Both of these characteristics are related to the quality of rice, which is heavily dependent on the growing conditions in the month after the ears of rice come out. If the temperature in the period is high (such as it was late August to early September 2016, amylopectin in the rice becomes longer which leads lower solubility , harder rice, shorter moromi duration and ultimately higher kasu-buai and lower ethyl caproate concentration.
To sum up, BY 2016 sake in general has lower intensity of nose and is less sweet than the previous year, complemented by a clean, more pleasant taste as well.At any rate, awarded sake is meaningful because it provides useful information for those who do not yet have enough knowledge to choose a sake in accordance with their preference.

Apart from the information conveyed in the competition outcomes within the fair, we believe that consumers need more knowledge.
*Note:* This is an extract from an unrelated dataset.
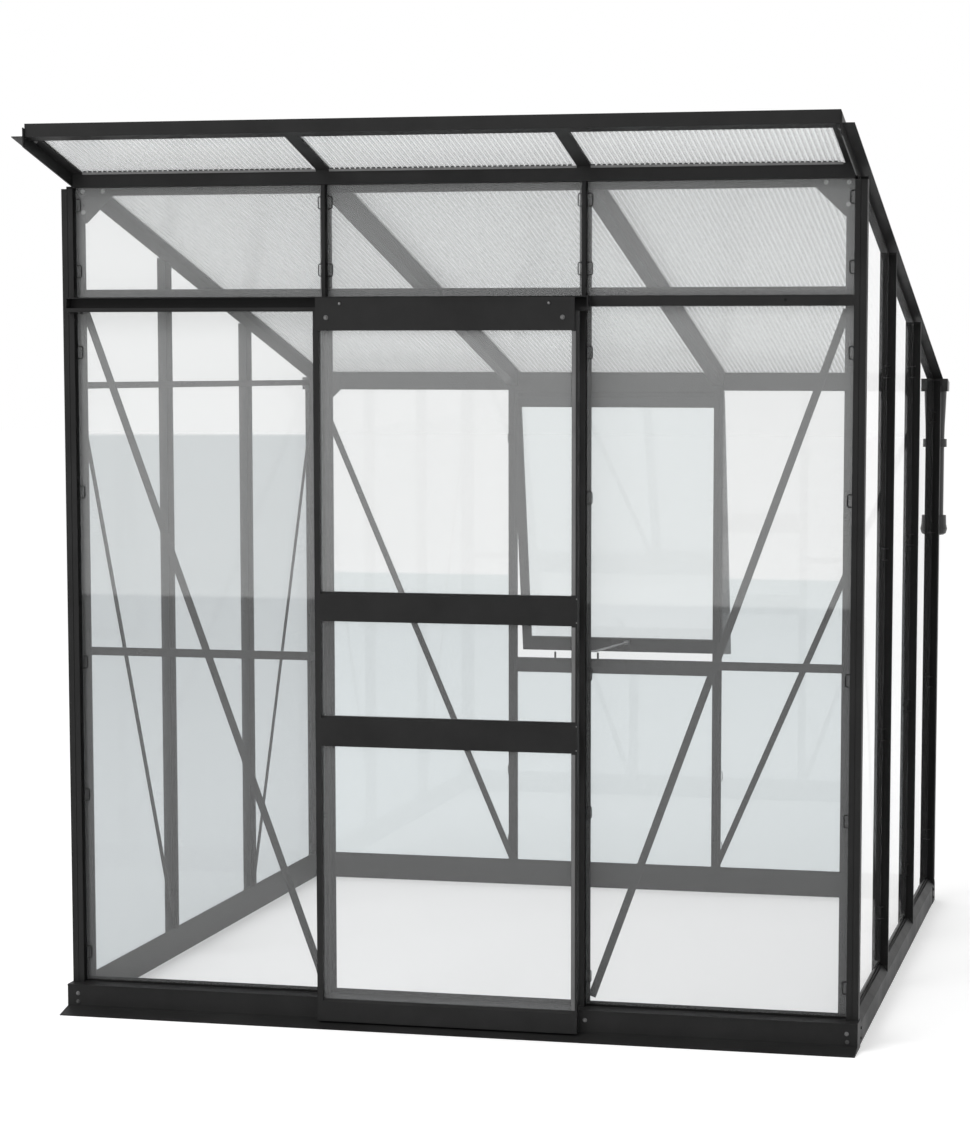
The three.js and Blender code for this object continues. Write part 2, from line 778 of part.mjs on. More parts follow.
function addRoof() {
  const rafterStart = gap - roofOverhang;
  const rafterEnd = wallDepth + eaveOverhang;
  const sheetEnd = wallDepth + sheetOverhang;
  const halfFin = rafterFinWidth / 2;
  const halfWeb = rafterWebWidth / 2;
  const halfBeam = beamWidth / 2;
  for (const [name, x] of [['rafter_left', -barX], ['rafter_right', barX]]) {
    const flange = rectangle(x - rafterFlangeWidth / 2, 0, x + rafterFlangeWidth / 2, shelfTop);
    const web = rectangle(x - halfWeb, shelfTop - fuse, x + halfWeb, rafterHeight);
    const webBore = rectangle(x - halfWeb + skin, shelfTop + skin, x + halfWeb - skin, rafterHeight - skin);
    const fin = rectangle(x - halfFin, finBottom, x + halfFin, finTop);
    const beam = rectangle(x - halfBeam, -beamDepth, x + halfBeam, fuse);
    const beamBore = rectangle(x - halfBeam + skin, skin - beamDepth, x + halfBeam - skin, -skin);
    const beamStart = flangeInner + gap;
    const fins = alongRoof(fin, rafterStart, rafterEnd)
      .subtract(alongRoof(webBore, rafterStart - cutOver, rafterEnd + cutOver));
    add(name, union(
      alongRoof(flange, rafterStart, rafterEnd),
      alongRoof(web, rafterStart, rafterEnd, [webBore]),
      fins,
      alongRoof(beam, beamStart, wallDepth - beamStart, [beamBore]),
    ), coating, greenhouse, rake);
  }

  for (const [name, hand] of [['verge_left', -1], ['verge_right', 1]]) {
    const x = (inset) => hand * (halfWidth - inset);
    const vergeFront = -roofOverhang - skin - vergeOverhang;
    const web = rectangle(x(seat), -vergeWebDrop, x(flangeInner), vergeWebTop);
    const wing = rectangle(x(-vergeWingTip), -vergeWingDrop - skin, x(seat + fuse), -vergeWingDrop);
    const shelf = rectangle(x(flangeInner - fuse), 0, x(flangeInner + vergeShelf), shelfTop);
    const fin = rectangle(x(flangeInner - fuse), finBottom, x(flangeInner + vergeFin), finTop);
    const tail = rectangle(x(seat), -vergeWingDrop - skin, x(flangeInner), vergeWebTop);
    add(name, union(
      alongRoof(web, vergeFront, wallDepth),
      alongRoof(wing, vergeFront, sheetEnd),
      alongRoof(tail, wallDepth - cutOver, sheetEnd),
      alongRoof(shelf, rafterStart, sheetEnd),
      alongRoof(fin, rafterStart, sheetEnd),
    ), coating, greenhouse, rake);
  }

  const fasciaBack = -roofOverhang;
  const fasciaFront = fasciaBack - skin;
  const lipTop = rafterHeight + gap + skin;
  const lowLip = -gap - fasciaDrop;
  const fascia = [
    [fasciaFront, lowLip - skin],
    [fasciaFront + fasciaLowLip, lowLip - skin],
    [fasciaFront + fasciaLowLip, lowLip],
    [fasciaBack, lowLip],
    [fasciaBack, lipTop - skin],
    [fasciaFront + fasciaTopLip, lipTop - skin],
    [fasciaFront + fasciaTopLip, lipTop],
    [fasciaFront, lipTop],
  ];
  const fasciaHalf = halfWidth - flangeInner - gap;
  add('fascia', prism('yzx', fascia, -fasciaHalf, fasciaHalf), coating, greenhouse, rake);

  const outerEdge = halfWidth - flangeInner - paneEase;
  const innerEdge = barX + halfWeb + paneEase;
  for (const [name, x0, x1] of [
    ['sheet_left', -outerEdge, -innerEdge],
    ['sheet_middle', halfWeb + paneEase - barX, barX - halfWeb - paneEase],
    ['sheet_right', innerEdge, outerEdge],
  ]) {
    const count = Math.max(1, Math.round((x1 - x0) / flutePitch));
    const pitch = (x1 - x0 - sheetSkin) / count;
    const low = sheetBottom + sheetSkin;
    const high = sheetBottom + sheetThickness - sheetSkin;
    const flutes = Array.from({ length: count }, (_, i) => alongRoof(
      rectangle(x0 + sheetSkin + i * pitch, low, x0 + (i + 1) * pitch, high),
      rafterStart - cutOver,
      sheetEnd + cutOver,
    ));
    const outline = rectangle(x0, sheetBottom, x1, sheetBottom + sheetThickness);
    const slab = alongRoof(outline, rafterStart, sheetEnd);
    const sheet = flutes.reduce((whole, flute) => whole.subtract(flute), slab);
    add(name, sheet, twinWall, greenhouse, rake);
  }
}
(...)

Wine connoisseurs can choose their preferred wine by grape variety and region, even if they don’t know a particular producer or brand. This is matter of education and information, so the more opportunity to learn about sake, the more knowledgeable consumers will be. We firmly believe that once they can choose their preferred sake by similar means to the way they choose wine, consumer behavior will dramatically change, and brewers need to be ready.

We look forward to the expansion of the event to include education opportunities and the provision of quality information from brewers and breweries, alongside the existing quality assessment and competition.